JSON records of objects

+--

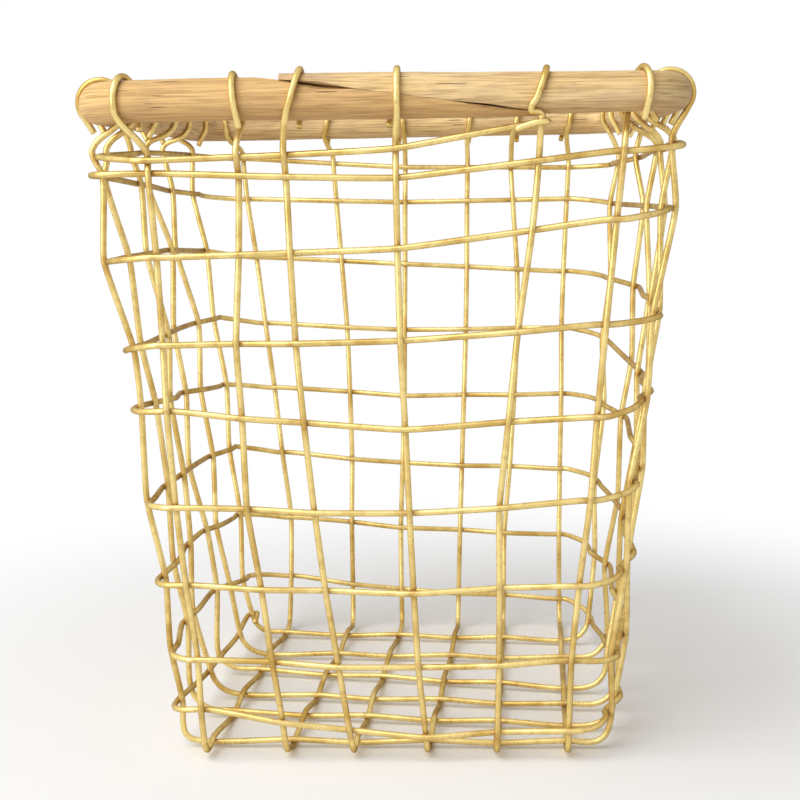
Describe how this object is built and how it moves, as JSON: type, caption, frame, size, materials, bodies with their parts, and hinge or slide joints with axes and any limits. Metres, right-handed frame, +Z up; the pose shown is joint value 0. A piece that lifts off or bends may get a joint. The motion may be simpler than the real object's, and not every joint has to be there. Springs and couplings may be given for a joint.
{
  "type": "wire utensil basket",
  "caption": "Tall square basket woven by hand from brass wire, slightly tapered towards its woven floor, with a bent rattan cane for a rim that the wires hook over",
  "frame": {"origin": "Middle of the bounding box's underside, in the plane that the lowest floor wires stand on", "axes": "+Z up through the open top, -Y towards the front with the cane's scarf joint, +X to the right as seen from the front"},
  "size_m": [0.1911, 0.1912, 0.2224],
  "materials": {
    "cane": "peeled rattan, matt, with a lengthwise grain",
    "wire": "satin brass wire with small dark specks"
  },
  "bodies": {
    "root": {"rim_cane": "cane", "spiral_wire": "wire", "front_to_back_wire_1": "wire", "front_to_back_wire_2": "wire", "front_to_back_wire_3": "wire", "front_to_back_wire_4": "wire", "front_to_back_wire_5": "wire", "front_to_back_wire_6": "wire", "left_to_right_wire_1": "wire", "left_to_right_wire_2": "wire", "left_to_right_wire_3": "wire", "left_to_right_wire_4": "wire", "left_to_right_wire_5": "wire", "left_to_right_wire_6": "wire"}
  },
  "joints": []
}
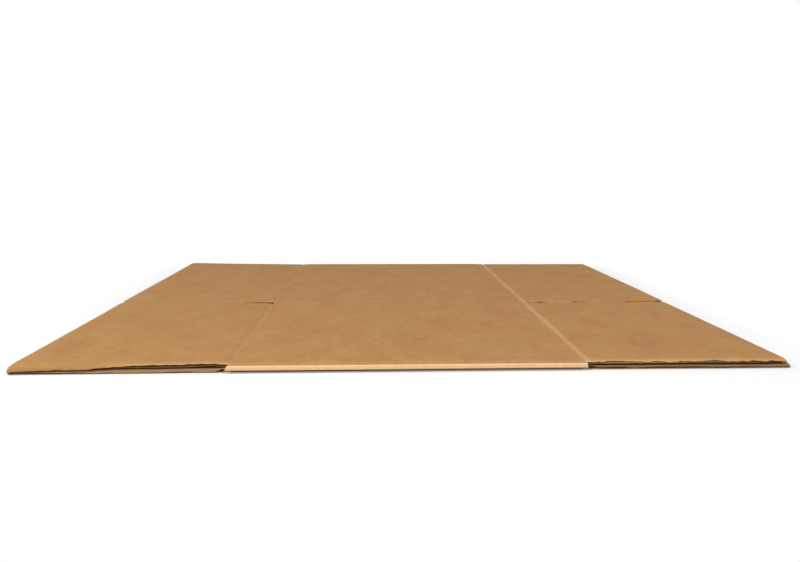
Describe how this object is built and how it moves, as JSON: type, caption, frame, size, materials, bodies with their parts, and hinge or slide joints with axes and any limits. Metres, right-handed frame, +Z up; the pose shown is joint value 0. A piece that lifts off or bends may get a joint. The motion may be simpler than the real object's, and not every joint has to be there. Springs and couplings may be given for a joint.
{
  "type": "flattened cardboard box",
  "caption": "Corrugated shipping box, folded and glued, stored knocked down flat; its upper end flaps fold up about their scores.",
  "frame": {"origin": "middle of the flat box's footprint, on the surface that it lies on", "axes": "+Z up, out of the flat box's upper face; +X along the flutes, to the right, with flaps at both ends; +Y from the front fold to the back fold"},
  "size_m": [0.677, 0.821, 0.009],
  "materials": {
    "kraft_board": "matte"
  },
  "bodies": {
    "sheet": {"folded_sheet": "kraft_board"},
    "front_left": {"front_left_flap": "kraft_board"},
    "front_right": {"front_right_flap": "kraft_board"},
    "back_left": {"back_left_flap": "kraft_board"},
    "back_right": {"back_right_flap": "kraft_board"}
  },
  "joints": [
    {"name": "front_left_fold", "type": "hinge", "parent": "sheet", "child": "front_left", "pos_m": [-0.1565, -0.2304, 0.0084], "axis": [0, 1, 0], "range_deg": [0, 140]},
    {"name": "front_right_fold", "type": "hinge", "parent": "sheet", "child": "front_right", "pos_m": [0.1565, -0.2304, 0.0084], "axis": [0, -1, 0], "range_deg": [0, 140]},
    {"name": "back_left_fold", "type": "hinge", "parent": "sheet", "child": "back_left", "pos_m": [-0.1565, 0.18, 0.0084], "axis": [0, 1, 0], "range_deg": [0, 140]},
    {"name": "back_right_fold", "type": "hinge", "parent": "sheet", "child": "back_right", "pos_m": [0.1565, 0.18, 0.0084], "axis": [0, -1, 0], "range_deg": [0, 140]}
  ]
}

+--

Every record should be given again exactly.

COMPLETE ANSWER
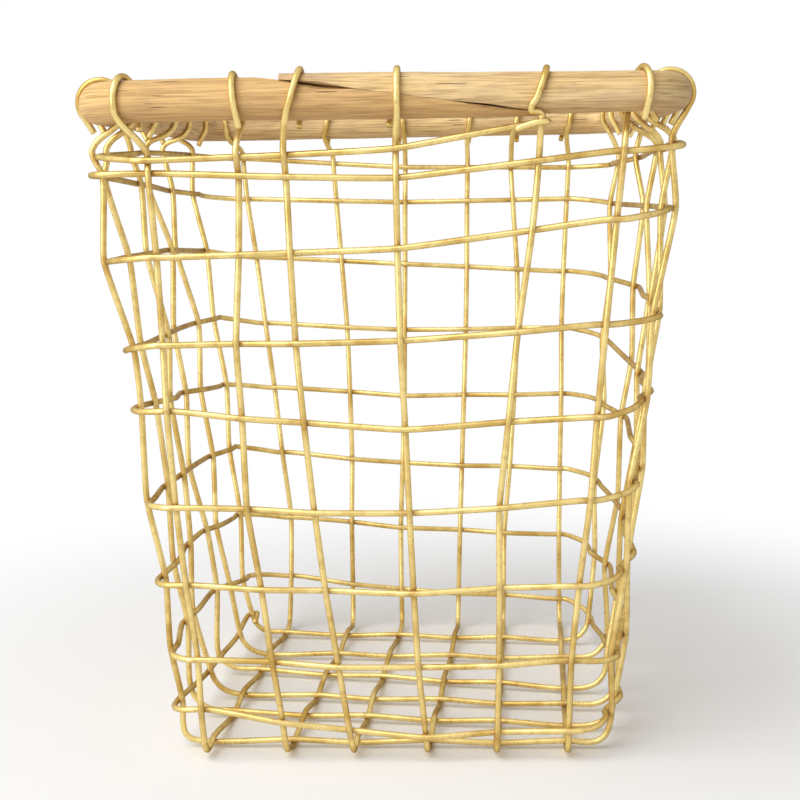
Describe how this object is built and how it moves, as JSON: type, caption, frame, size, materials, bodies with their parts, and hinge or slide joints with axes and any limits. Metres, right-handed frame, +Z up; the pose shown is joint value 0. A piece that lifts off or bends may get a joint. The motion may be simpler than the real object's, and not every joint has to be there. Springs and couplings may be given for a joint.
{
  "type": "wire utensil basket",
  "caption": "Tall square basket woven by hand from brass wire, slightly tapered towards its woven floor, with a bent rattan cane for a rim that the wires hook over",
  "frame": {"origin": "Middle of the bounding box's underside, in the plane that the lowest floor wires stand on", "axes": "+Z up through the open top, -Y towards the front with the cane's scarf joint, +X to the right as seen from the front"},
  "size_m": [0.1911, 0.1912, 0.2224],
  "materials": {
    "cane": "peeled rattan, matt, with a lengthwise grain",
    "wire": "satin brass wire with small dark specks"
  },
  "bodies": {
    "root": {"rim_cane": "cane", "spiral_wire": "wire", "front_to_back_wire_1": "wire", "front_to_back_wire_2": "wire", "front_to_back_wire_3": "wire", "front_to_back_wire_4": "wire", "front_to_back_wire_5": "wire", "front_to_back_wire_6": "wire", "left_to_right_wire_1": "wire", "left_to_right_wire_2": "wire", "left_to_right_wire_3": "wire", "left_to_right_wire_4": "wire", "left_to_right_wire_5": "wire", "left_to_right_wire_6": "wire"}
  },
  "joints": []
}
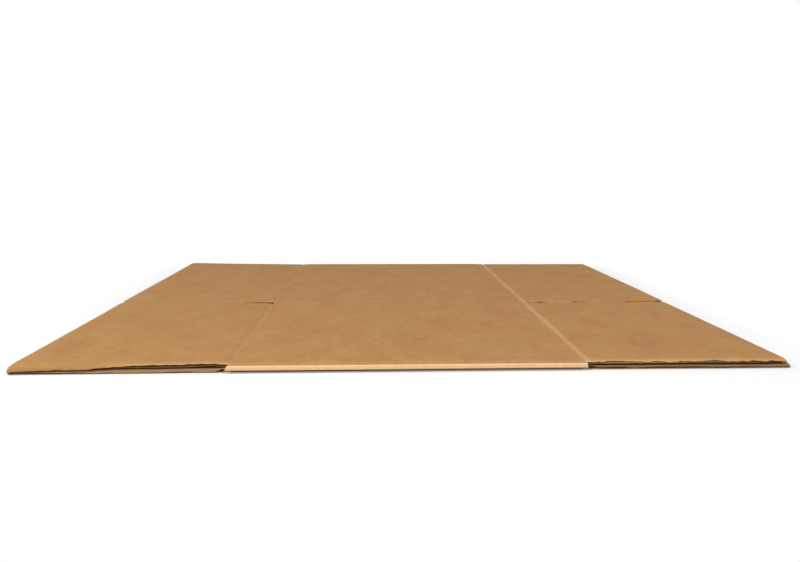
Describe how this object is built and how it moves, as JSON: type, caption, frame, size, materials, bodies with their parts, and hinge or slide joints with axes and any limits. Metres, right-handed frame, +Z up; the pose shown is joint value 0. A piece that lifts off or bends may get a joint. The motion may be simpler than the real object's, and not every joint has to be there. Springs and couplings may be given for a joint.
{
  "type": "flattened cardboard box",
  "caption": "Corrugated shipping box, folded and glued, stored knocked down flat; its upper end flaps fold up about their scores.",
  "frame": {"origin": "middle of the flat box's footprint, on the surface that it lies on", "axes": "+Z up, out of the flat box's upper face; +X along the flutes, to the right, with flaps at both ends; +Y from the front fold to the back fold"},
  "size_m": [0.677, 0.821, 0.009],
  "materials": {
    "kraft_board": "matte"
  },
  "bodies": {
    "sheet": {"folded_sheet": "kraft_board"},
    "front_left": {"front_left_flap": "kraft_board"},
    "front_right": {"front_right_flap": "kraft_board"},
    "back_left": {"back_left_flap": "kraft_board"},
    "back_right": {"back_right_flap": "kraft_board"}
  },
  "joints": [
    {"name": "front_left_fold", "type": "hinge", "parent": "sheet", "child": "front_left", "pos_m": [-0.1565, -0.2304, 0.0084], "axis": [0, 1, 0], "range_deg": [0, 140]},
    {"name": "front_right_fold", "type": "hinge", "parent": "sheet", "child": "front_right", "pos_m": [0.1565, -0.2304, 0.0084], "axis": [0, -1, 0], "range_deg": [0, 140]},
    {"name": "back_left_fold", "type": "hinge", "parent": "sheet", "child": "back_left", "pos_m": [-0.1565, 0.18, 0.0084], "axis": [0, 1, 0], "range_deg": [0, 140]},
    {"name": "back_right_fold", "type": "hinge", "parent": "sheet", "child": "back_right", "pos_m": [0.1565, 0.18, 0.0084], "axis": [0, -1, 0], "range_deg": [0, 140]}
  ]
}